IF: I have always been interested in using different tools that aren’t necessarily created for the production of a well-defined aesthetic, because I see in these limitations a potential for meaning that brings an additional layer to what the image itself represents. A device that is not born with artistic aims seems to me freer, even if limited in many other things such as technical limits or limits linked to a specific and delimited functionality. What interests me about less usual technological tools is that they can help deter the human attitude to recreate something we have already seen and internalized.

 

AT: What do you feel while you work? Do you usually think about the final outcome beforehand?
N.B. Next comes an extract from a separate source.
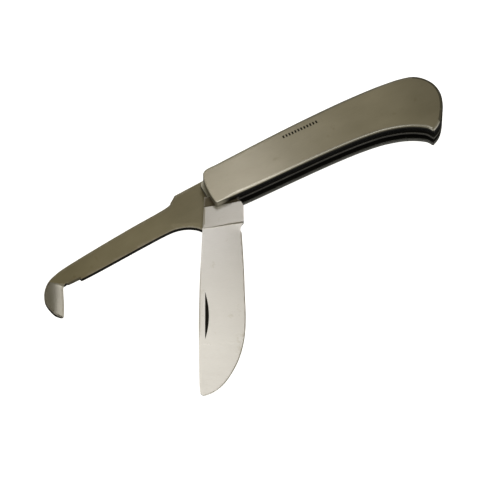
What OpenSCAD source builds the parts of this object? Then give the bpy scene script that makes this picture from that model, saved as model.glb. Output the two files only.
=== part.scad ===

IF: I try to make the bravest choices I can, trying not to compromise too much with my ideal. I usually do things instinctively and then try to figure out what I did and why by writing about it. I try to make every choice I make meaningful. For me it’s important to work as freely as possible and then reflect on it later. The final result is a mixture of these things.

 

AT: How do you understand that a work is finished?

IF: In a way I like to keep them open, I work a lot with seriality. Finishing a work scares me a bit because it’s like saying that you will never change your mind again. Anyway, the works always develop in the thoughts and in the eyes of the beholder.

“Three Thousand Tigers”, 2020 | Installation view at UNA, Piacenza (IT) | ph. Andreas Manini

AT: Where does the inspiration for the work come from?

IF: Questioning what I see.

 

AT: Are there any artists who influenced your works? Why?

IF: Yes of course, many great loves because they make me dream.

 

AT: How important is the role of social media for you?

IF: I like to trick the locative media and geo-tags of social medias and locating myself in a place, even though I’ve never moved from my desk posting images I save from surveillance cameras around the world. I like to reflect on the representation of mobility connected to these apps, a virtual real hybrid space.

“Self Portrait from Surveillance Camera”, 2020, Inkjet print on Hahnemühle Photo Luster paper, 43×57 cm | courtesy the artist and UNA, Piacenza (IT)

AT: As an artist, what is your point of view about the contemporary art system?

IF: It is the two-fold nature of work, the paradox between a free process and a rigid system. Between big dreams and everyday life. Someone once said that we work at the same time on immortality and survival.

 

AT: What do you find to be the most challenging or daunting thing about pursuing art? What is the most rewarding part of working as an artist?

IF: The hardest thing might seem to be the process of research because you don’t know where it’s going to lead and if it’s even going out to anything, when you’re in the process it always feels like you have nothing in your hands, but looking back it’s actually one of the parts I love the most. It makes me happy. In the end you see all those uncertainties take strength and then form and it’s beautiful.

 

AT: What do you do besides art?

IF: Everything I do is more or less related to art. I was an assistant professor at the Academy of Fine Arts in Bologna, where I now teach. Sometimes I like to skate, years ago I founded a roller derby team.

 

AT: What are your goals and expectations for the future?

IF: The foundation of someone’s imagination of the future is in their dreams, what I expect is to always be able to afford pursuing them.

Irene Fenara in studio
Irene Fenara (b. 1990) is an Italian visual artist currently living and working in Milan, Italy.

Her work investigates the gesture behind every photographic operation: watching. In particular, she observes, investigates and interprets the way machines look. There are hundreds of mechanical glances in front of which we pass every day. Irene Fenara focuses on generative algorithms, surveillance cameras and Polaroids. The images they show are often unclear, dirtied by a series of errors, such as an obstacle in front of the lens, a lack of resolution or an evident chromatic alteration. Just like our eyes, they (re)see and transform reality, catapulting us into an alternative and mysterious universe.